**What is needed:**
Quote the material below exactly as written, from the first line to the line that holds "return tree", endpoints included.

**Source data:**

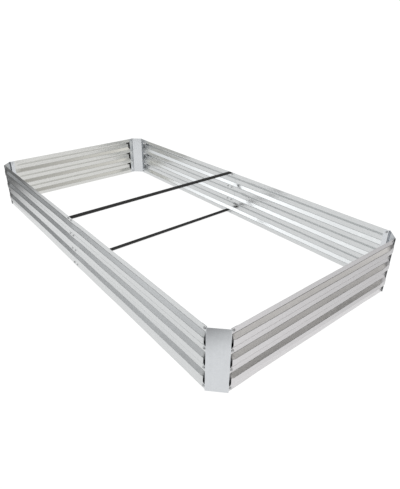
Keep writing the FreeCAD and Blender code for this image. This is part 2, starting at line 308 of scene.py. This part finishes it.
def band_group(name):
    """Soft band where a distance is small, with a ragged rim, for worn edges and for painted shade at the
    plates' folds.
    """
    tree, given, result = new_group(
        name,
        [("Vector", "NodeSocketVector", None), ("Distance", "NodeSocketFloat", 0.0),
         ("Reach", "NodeSocketFloat", 0.002), ("Raggedness", "NodeSocketFloat", 0.001),
         ("Rag Scale", "NodeSocketFloat", 240.0)],
        ["Mask"])
    rag = noise_texture(tree, given.outputs["Vector"], {"Detail": 3.0})
    tree.links.new(given.outputs["Rag Scale"], rag.inputs["Scale"])
    centred = math_node(tree, "SUBTRACT", rag.outputs[0], 0.5)
    moved = math_node(tree, "MULTIPLY", centred, given.outputs["Raggedness"])
    distance = math_node(tree, "ADD", given.outputs["Distance"], moved)
    share = math_node(tree, "DIVIDE", distance, given.outputs["Reach"])
    clear = math_node(tree, "MAXIMUM", math_node(tree, "SUBTRACT", 1.0, share), 0.0)
    tree.links.new(math_node(tree, "MINIMUM", clear, 1.0), result.inputs["Mask"])
    return tree


SHARED_EFFECTS = {
    "Zinc Spangle": spangle_group,
    "Rolled Grain": rolled_grain_group,
    "Handling Marks": handling_group,
    "Ragged Band": band_group,
}


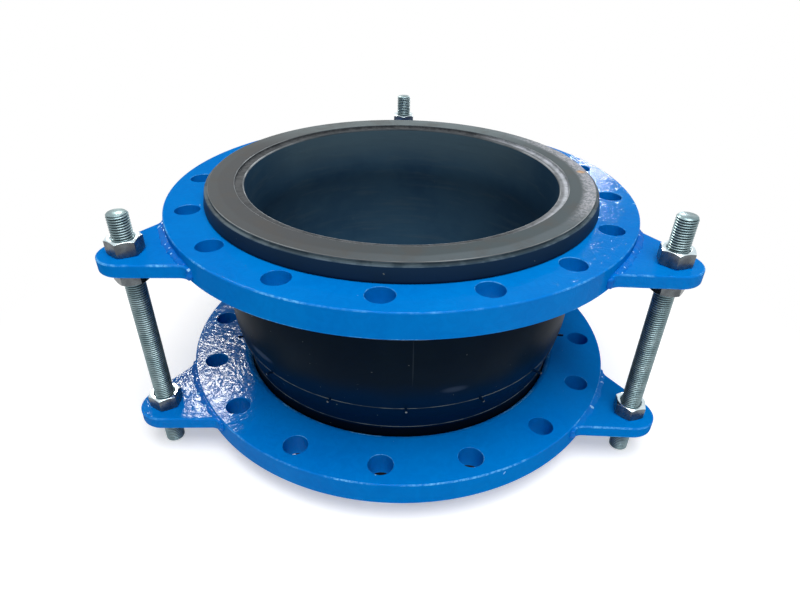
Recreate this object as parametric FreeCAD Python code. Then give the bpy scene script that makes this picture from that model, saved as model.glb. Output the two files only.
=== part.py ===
import FreeCAD, Part
import math
import os

# Rubber expansion joint, DN350, with three control rods.
# Millimetres, +Z up. The origin is the centre of the lower flange's outer face.
# Flanges, lugs and rubber are mirror-symmetric about the plane half way between the flanges.

# Moulded rubber body
bore_radius = 175.0
wall_thickness = 16.5
arch_height = 14.2
crown_share = 0.7
collar_width = 27.5
collar_thickness = 18.5
collar_draft = 3.0
collar_heel_round = 2.0
collar_edge_round = 1.0
rabbet_width = 3.5
rabbet_depth = 2.8
lip_width = 9.5
lip_depth = 3.0
lip_edge_round = 1.5

# Flanges
flange_thickness = 27.0
flange_gap = 172.0
flange_edge_break = 1.2
flange_bore_clearance = 0.3
bore_edge_round = 8.5
bolt_count = 16
first_bolt_angle = 18.75
bolt_hole_radius = 13.0
collar_to_bolt_hole = 3.0
bolt_hole_to_rim = 12.0

# Control rod lugs, welded to the flange rims
first_lug_angle = 90.0
rim_to_rod = 38.0
lug_thickness = 14.0
lug_inset = 2.0
lug_tip_radius = 27.5
lug_flank_angle = 28.0
lug_edge_break = 1.0
lug_root_gap = 0.2
lug_root_round = 14.0
lug_root_toe = 2.5
outer_bead_size = 7.0
inner_bead_width = 6.0
bead_end_margin = 8.0
bead_fit = 0.05

# Control rods and nuts
rod_radius = 10.0
rod_end_chamfer = 1.5
rod_hole_clearance = 2.0
rod_end_above_nut = {"rear": 27.0, "left": 24.0, "right": 32.0}
rod_end_below_lug = 38.4
nut_sides = 6
nut_height = 16.0
nut_across_flats = 30.0
nut_face_share = 0.95
nut_chamfer_angle = 30.0
nut_bore_clearance = 0.05
nut_countersink = 1.6
outer_nut_turn = {"rear": 30.0, "left": 26.0, "right": 15.0}
inner_nut_turn = {"rear": 40.0, "left": 17.0, "right": 51.0}
limit_nut_turn = {"rear": 8.0, "left": 30.0, "right": 16.0}

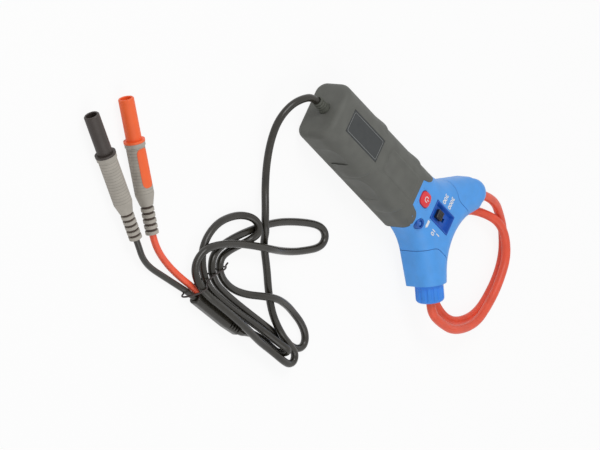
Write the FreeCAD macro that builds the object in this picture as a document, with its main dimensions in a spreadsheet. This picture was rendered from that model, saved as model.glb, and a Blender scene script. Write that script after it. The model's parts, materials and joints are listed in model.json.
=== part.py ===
import FreeCAD, Part
import Sketcher
import math
import os
import re
from FreeCAD import Placement, Rotation, Vector

# A clip-round current probe: a flat grip with a Y-shaped head, a flexible measuring coil that
# closes round a conductor, and an output cord with two shrouded 4 mm test plugs.
# It lies on its back. X runs along the grip towards the head, Y across it and Z up from the table.
# Along X the sizes below are measured from the flat end of the grip, where the cord leaves;
# each piece's Placement then puts the origin on the grip's flat back, origin_from_end from there.

doc = FreeCAD.newDocument("flexible_current_probe")
sheet = doc.addObject("Spreadsheet::Sheet", "sizes")

SIZES = {
    "grip": {
        "origin_from_end": 72.0,
        "handle_length": 92.5,
        "handle_width": 35.0,
        "handle_depth": 25.0,
        "handle_wall": 1.8,
        "parting_height": 9.0,
        "front_edge_radius": 9.5,
        "back_edge_radius": 6.5,
        "end_edge_radius": 3.5,
        "scallop_depth": 0.9,
        "scallop_radius": 64.0,
        "first_scallop": 24.5,
        "second_scallop": 55.0,
        "fit_gap": 0.15,
    },
    "label_recess": {
        "label_start": 10.0,
        "label_length": 32.0,
        "label_width": 14.0,
        "label_depth": 0.5,
    },
    "battery_bay": {
        "door_start": 9.2,
        "cell_radius": 5.1,
        "cell_length": 44.5,
        "cell_nub_radius": 1.9,
        "cell_nub": 1.2,
        "cell_gap": 0.3,
        "bay_wall": 1.2,
        "bay_floor_gap": 0.5,
        "contact_thickness": 0.4,
        "contact_bump": 0.8,
    },
    "joint_of_grip_and_head": {
        "tenon_wall": 1.6,
    },
    "head": {
        "head_back": 5.4,
        "head_wall": 1.8,
        "head_back_edge": 3.0,
        "arm_angle": 45.5,
        "arm_taper": 7.8,
        "arm_length": 41.0,
        "arm_end_half": 9.8,
        "arm_wall": 1.8,
        "flare_radius": 30.0,
        "crotch_radius": 30.0,
        "seam_radius": 8.0,
        "seam_gap": 0.3,
    },
    "controls": {
        "button_size": 8.5,
        "button_corner": 2.0,
        "button_rise": 1.3,
        "button_travel": 0.8,
        "button_skirt": 1.0,
        "button_gap": 0.3,
        "lamp_radius": 2.9,
        "lens_radius": 1.7,
        "well_half": 4.2,
        "well_depth": 2.0,
        "well_slope": 0.9,
        "bezel_rim": 0.8,
        "bezel_rise": 0.3,
        "bezel_floor": 1.2,
        "slider_length": 5.0,
        "slider_half": 2.6,
        "slider_rise": 0.6,
        "slider_travel": 5.0,
        "slider_stem_long": 2.4,
        "slider_stem_wide": 1.8,
        "slider_gap": 0.3,
    },
    "board": {
        "board_half": 10.0,
        "board_thickness": 1.6,
        "post_radius": 2.0,
        "post_side": 7.0,
        "switch_size": 6.0,
        "switch_height": 3.5,
        "plunger_radius": 1.7,
        "plunger_height": 0.9,
        "slide_switch_width": 6.6,
        "slide_switch_height": 4.0,
    },
    "screws": {
        "boss_radius": 3.0,
        "screw_radius": 1.1,
        "screw_length": 9.0,
        "screw_head_radius": 2.2,
        "screw_head_height": 1.2,
        "screw_sink": 0.5,
        "screw_slack": 0.2,
        "pad_top": 3.5,
        "end_screw_place": 5.4,
        "grip_screw_side": 8.0,
    },
    "coil_and_its_lock": {
        "coil_radius": 2.5,
        "coil_middle_y": 4.0,
        "cap_radius": 8.0,
        "cap_notch": 0.8,
        "cap_notch_length": 1.2,
        "cap_dome": 7.6,
        "root_y": 31.5,
        "root_turn": 25.0,
        "root_dip": 9.0,
        "ferrule_start": 1.5,
        "ferrule_end": 4.0,
        "ferrule_gap": 0.1,
        "coil_gap": 0.3,
        "spigot_wall": 1.2,
        "spigot_radius": 5.5,
        "plug_gap": 0.1,
        "collar_gap": 0.2,
        "collar_wall": 2.3,
        "collar_round": 2.5,
        "flute_radius": 1.2,
        "flute_count": 14,
    },
    "cord_exit": {
        "cord_radius": 2.1,
        "cord_height": 13.5,
        "cord_fit": 0.1,
        "cord_seat": 3.0,
        "boot_length": 8.0,
        "boot_groove": 0.4,
        "boot_flange_thickness": 1.45,
    },
    "splitter": {
        "splitter_x": -92.3,
        "splitter_y": -131.9,
        "splitter_height": 3.6,
        "splitter_turn": 3.7,
        "splitter_length": 39.9,
        "splitter_wide_half": 5.0,
        "splitter_narrow_half": 3.1,
        "splitter_depth": 6.8,
        "splitter_edge": 2.4,
        "splitter_neck": 11.0,
        "splitter_hole": 5.0,
        "black_radius": 1.75,
        "red_radius": 1.9,
        "lead_side": 1.95,
    },
    "plugs": {
        "plug_tail_radius": 3.6,
        "plug_tail_groove": 0.7,
        "plug_body_radius": 5.15,
        "plug_tail_end": 16.0,
        "plug_body_start": 22.0,
        "plug_body_end": 49.0,
        "shroud_seat": 4.0,
        "shroud_gap": 0.1,
        "pin_radius": 2.0,
        "pin_slot": 0.5,
        "lead_seat": 4.0,
        "window_length": 13.0,
        "window_width": 5.0,
        "black_tail_x": -153.9,
        "black_tail_y": -134.8,
        "black_turn": 154.3,
        "red_tail_x": -144.1,
        "red_tail_y": -125.7,
        "red_turn": 142.8,
    },
    "tie": {
        "tie_radius": 0.5,
    },
}

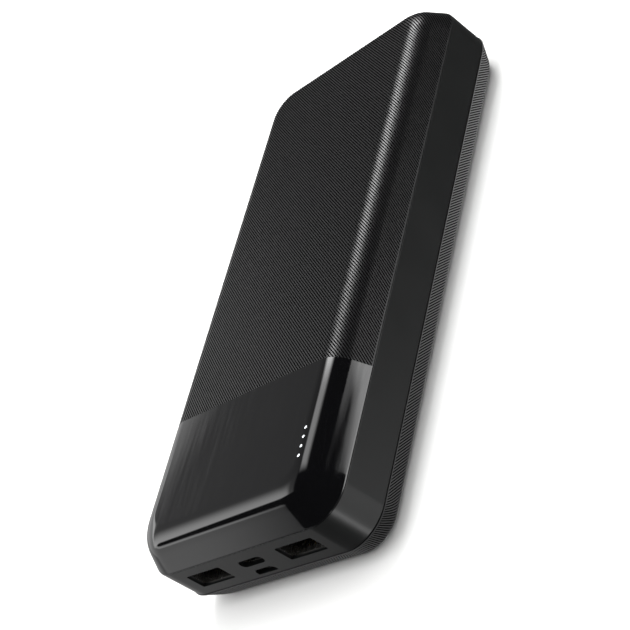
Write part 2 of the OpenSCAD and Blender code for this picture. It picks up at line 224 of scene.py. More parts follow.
def pick(piece, kind, test):
    """Selects the VERT, EDGE or FACE elements whose corner places all pass a test, and enters edit mode."""
    if piece.mode == "EDIT":
        bpy.ops.object.mode_set(mode="OBJECT")
    mesh = piece.data
    spots = places(piece)
    passes = test(spots)
    edges = np.empty(len(mesh.edges) * 2, int)
    mesh.edges.foreach_get("vertices", edges)
    on_edges = passes[edges.reshape(-1, 2)].all(1)
    on_faces = np.zeros(len(mesh.polygons), bool)
    if kind == "FACE":
        on_faces[:] = [passes[list(face.vertices)].all() for face in mesh.polygons]
    if kind == "EDGE":
        passes = np.zeros(len(passes), bool)
        passes[edges.reshape(-1, 2)[on_edges].ravel()] = True
    if kind == "VERT":
        on_edges[:] = False
    mesh.vertices.foreach_set("select", passes)
    mesh.edges.foreach_set("select", on_edges)
    mesh.polygons.foreach_set("select", on_faces)
    bpy.context.tool_settings.mesh_select_mode = [kind == word for word in ("VERT", "EDGE", "FACE")]
    alone(piece)
    bpy.ops.object.mode_set(mode="EDIT")


def done(piece):
    """Leaves edit mode."""
    bpy.ops.object.mode_set(mode="OBJECT")
    return piece


def cover_profile(distance, lean, fillet):
    """Outward distance, drop and outward tilt of a cover's surface, at distances past the edge of its flat face."""
    turn = math.pi / 2 - lean
    angle = np.clip(distance / fillet, 0, turn)
    past = np.maximum(distance - fillet * turn, 0)
    out = fillet * np.sin(angle) + past * math.sin(lean)
    down = fillet * (1 - np.cos(angle)) + past * math.cos(lean)
    return out, down, angle


def profile_length(lean, fillet, drop):
    """Length of the surface from the flat face's edge to the seam."""
    turn = math.pi / 2 - lean
    return fillet * turn + (drop - fillet * (1 - math.cos(turn))) / math.cos(lean)


def wrap(spots, half_x, half_y, flat_corner, seam_corner, lean, fillet, drop, lift):
    """Folds a flat sheet down over a cover's edges. Returns the folded places, for a sheet raised by lift."""
    length = profile_length(lean, fillet, drop)
    reach = float(cover_profile(np.array([length]), lean, fillet)[0][0])
    flat_x, flat_y = half_x - reach, half_y - reach
    centre = np.array([flat_x - flat_corner, flat_y - flat_corner])
    sign = np.where(spots[:, :2] < 0, -1.0, 1.0)
    past = np.abs(spots[:, :2]) - centre
    corner = (past > 0).all(1)
    side = past.max(1)
    radial = np.hypot(past[:, 0], past[:, 1])
    distance = np.maximum(np.where(corner, radial, side) - flat_corner, 0)
    out, down, angle = cover_profile(distance, lean, fillet)
    # straight sides
    plan = np.abs(spots[:, :2])
    facing = np.zeros_like(plan)
    long_side = ~corner & (past[:, 0] > past[:, 1])
    short_side = ~corner & ~long_side
    on_edge = distance > 0
    plan[:, 0] = np.where(long_side & on_edge, flat_x + out, plan[:, 0])
    plan[:, 1] = np.where(short_side & on_edge, flat_y + out, plan[:, 1])
    facing[long_side, 0] = 1
    facing[short_side, 1] = 1
    # corners: each ring is a straight run, an arc and a straight run
    radius = flat_corner + (seam_corner - flat_corner) * out / reach
    run = flat_corner + out - radius
    theta = np.arctan2(past[:, 1], past[:, 0])
    along = theta / (math.pi / 2) * (2 * run + radius * math.pi / 2)
    arc = np.clip((along - run) / radius, 0, math.pi / 2)
    first = np.minimum(along, run)
    last = np.maximum(along - run - radius * math.pi / 2, 0)
    bent_x = run + radius * np.cos(arc) - last
    bent_y = first + radius * np.sin(arc)
    folded = corner & on_edge
    plan[:, 0] = np.where(folded, centre[0] + bent_x, plan[:, 0])
    plan[:, 1] = np.where(folded, centre[1] + bent_y, plan[:, 1])
    facing[corner, 0] = np.cos(arc[corner])
    facing[corner, 1] = np.sin(arc[corner])
    tilt = np.sin(angle)[:, None]
    bent = np.empty_like(spots)
    bent[:, :2] = (plan + facing * tilt * lift[:, None]) * sign
    bent[:, 2] = -down + np.cos(angle) * lift
    return bent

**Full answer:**
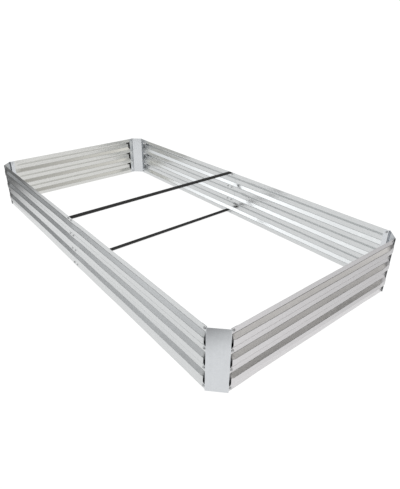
Keep writing the FreeCAD and Blender code for this image. This is part 2, starting at line 308 of scene.py. This part finishes it.
def band_group(name):
    """Soft band where a distance is small, with a ragged rim, for worn edges and for painted shade at the
    plates' folds.
    """
    tree, given, result = new_group(
        name,
        [("Vector", "NodeSocketVector", None), ("Distance", "NodeSocketFloat", 0.0),
         ("Reach", "NodeSocketFloat", 0.002), ("Raggedness", "NodeSocketFloat", 0.001),
         ("Rag Scale", "NodeSocketFloat", 240.0)],
        ["Mask"])
    rag = noise_texture(tree, given.outputs["Vector"], {"Detail": 3.0})
    tree.links.new(given.outputs["Rag Scale"], rag.inputs["Scale"])
    centred = math_node(tree, "SUBTRACT", rag.outputs[0], 0.5)
    moved = math_node(tree, "MULTIPLY", centred, given.outputs["Raggedness"])
    distance = math_node(tree, "ADD", given.outputs["Distance"], moved)
    share = math_node(tree, "DIVIDE", distance, given.outputs["Reach"])
    clear = math_node(tree, "MAXIMUM", math_node(tree, "SUBTRACT", 1.0, share), 0.0)
    tree.links.new(math_node(tree, "MINIMUM", clear, 1.0), result.inputs["Mask"])
    return tree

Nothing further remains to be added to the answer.